Florida Public Broadcasting Service (FPBS) is a non-profit organization representing Florida's PBS television and NPR radio stations. FPBS works with PBS and NPR member stations, along with state and local groups, to deliver education-based outreach projects and provide high-quality programming." FPBS has a total of 14 member stations that cover 99% of Florida viewers, as well as some viewers in Georgia and Alabama.

==History==
The Public Broadcasting Act of 1967 established The Corporation for Public Broadcasting, defined its board and purpose, and appropriated funding. This stemmed from a failed amendment of the Communications Act of 1934 that attempted to reserve 25% of the radio airwaves for educational nonprofit usage and a 1945 decision by the Federal Communications Commission to set aside 20 of 100 FM channels for noncommercial radio.

===Legislative Act===
In 1973 the Legislature created the Florida Public Broadcasting Program System as
described in 73–293, Laws of Florida. The system is administered by the Department of Education pursuant to rules adopted by the State Board of Education. The System’s purpose is to maintain high-quality broadcasting capability for public television stations and public radio stations. The stations which compose the system are licensed by the Federal Communications Commission to local communities, school boards, community colleges, or the Board of Regents. State funding is provided to assist qualified public broadcasting stations with operations, equipment, production, and program distribution, construction of station facilities, and a statewide interconnection system.

===Today in the Legislature===
In 1973, "Florida Public Broadcasting" (FPB), a joint venture between WJCT-TV (Jacksonville) and WFSU-TV (Tallahassee) began program coverage of the Florida Legislature, which was transmitted to and broadcast by the eight affiliated PBS television stations in Florida, from a mobile facility located on the grounds of the State Capitol. The program was called Today in the Legislature, and was the first of its kind in the United States, preceding Legislative programs in other states, and U.S. Congressional coverage by C-SPAN.

Reaction to the first year of Today in the Legislature was positive.

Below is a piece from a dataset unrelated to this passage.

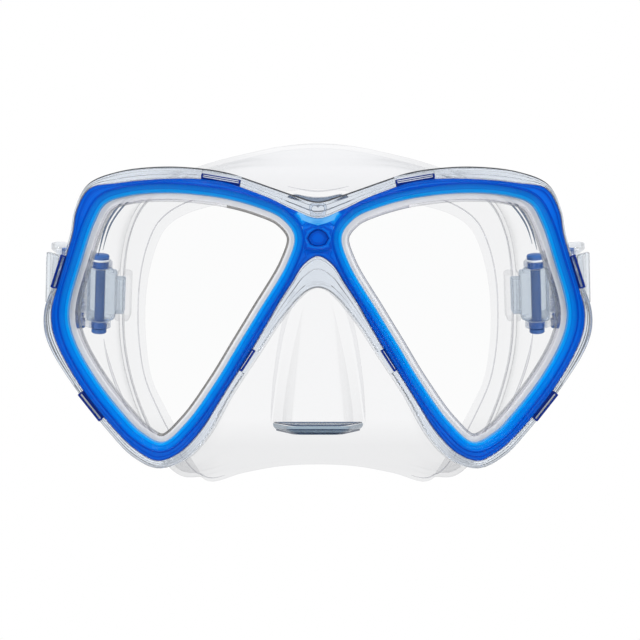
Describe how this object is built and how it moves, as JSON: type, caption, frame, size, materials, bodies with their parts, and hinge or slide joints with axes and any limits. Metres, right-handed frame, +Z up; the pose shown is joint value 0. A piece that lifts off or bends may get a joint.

The state legislature dedicated funds to expand the program, managed exclusively by WJCT-TV. Production facilities were moved inside the (old) Capitol building, with engineering and studio facilities constructed on the third floor. The first broadcast from the new facility was on April 2, 1974. Today In The Legislature became a 60-minute program produced Monday through Friday during the legislative session, with a one-hour Spanish language summary, Hoy en la Legislatura produced on Fridays. There was also a weekly sign language program. The first year, the program was anchored by Elizabeth "Bib" Willis, with George Meyer, a veteran newspaper writer. Beginning the second year, the on-air talent was provided by veteran broadcaster Jim Lewis, with additional scripts and interviews by Elizabeth "Bib" Willis. Research, engineering, and production crews were composed chiefly of recent graduates from the FSU Department of Communications, now Florida State University College of Motion Picture, Television, and Recording Arts, nearly all under the age of 25, including Producer Elliott C. Mitchell, Director John P. Leu, and future Georgia Legislator Chesley V. Morton, as still photographer and cameraman. Today in the Legislature was described as a "unique blend of television of record and more conventional news coverage. A research study concluded that Today in the Legislature generated more positive attitudes about the legislature and increased political knowledge in adolescents who viewed the broadcast, although only 12% found the programming to be "interesting".

==Controversy==
The member stations of Florida Public Broadcasting receive national and state funding, as well as contributions from local businesses, viewers, and listeners. This funding goes toward broadcasting local programming, as well as programming from PBS, NPR, CPB, BBC, ITV, and others.

In May 2011, Florida Governor Rick Scott vetoed $4.8 Million from Public Broadcasting, claiming that it is an unnecessary investment towards a special interest group. The cut slashed funding from thirteen radio stations by an average amount of $61,715 and all Florida Public Television Stations by an average of $307,447. Some critics questioned Scott's use of "special interest" for a medium that promotes arts, education, and news with the intention to "deliver education-based outreach projects and provide high-quality programming…[with the mission of] strengthen[ing the] community, empower[ing] families and…educat[ing] the public".

	These cuts emphasized the role of the executive branch in policy-making and legislative advocacy. Despite a multitude of petitions against the decision (26,000 on at least one) and a State Senate Funding guarantee, the veto ultimately won. This also came as a shock to the public broadcasting stations that saw the Senate approve a continuation of funding in 2010 and 2011, as well as perplexing to those curious as to how Public Broadcasting could be lumped into the same category as other special interest groups.

The initial intention of creating a non-private sector of radio was to create an alternative to the corporate interests of the private radio sector.